Malgré ses cinq Compasso d’oro, la récompense suprême du design italien (1967, 1979, 1989, 2001 et 2011), Enzo Mari a longtemps fait figure d’hurluberlu. Le monde du design a redécouvert son travail au début des années 2000 quand l’urgence écologique et le courant DIY (do-it-yourself) ont démontré toute la pertinence et la vision du designer. De même il fut un des premiers à inciter les designers à travailler en collectif, un mode de fonctionnement désormais bien installé.
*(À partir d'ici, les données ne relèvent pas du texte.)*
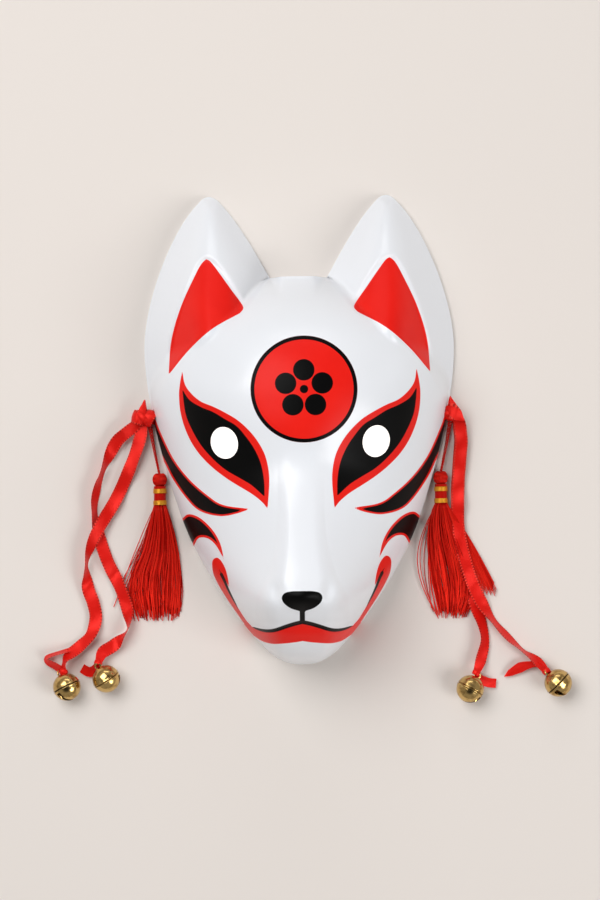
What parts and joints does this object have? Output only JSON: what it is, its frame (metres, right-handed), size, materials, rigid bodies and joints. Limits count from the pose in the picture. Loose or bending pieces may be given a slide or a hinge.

Il avait fermé son studio en 2013.
Ironie de l’histoire, Mari est décédé le lendemain de l’inauguration de l’expo qui lui rend hommage à la Triennale de Milan. Pensé par les curateurs Hans Ulrich Obrist et Francesca Giacomelli, cet accrochage se penche sur les soixante ans d’activité d’un homme qui incarnait « la conscience du design », le gardien de sa déontologie…
> Exposition Enzo Mari jusqu’au 28 avril 2021 à la Triennale de Milan.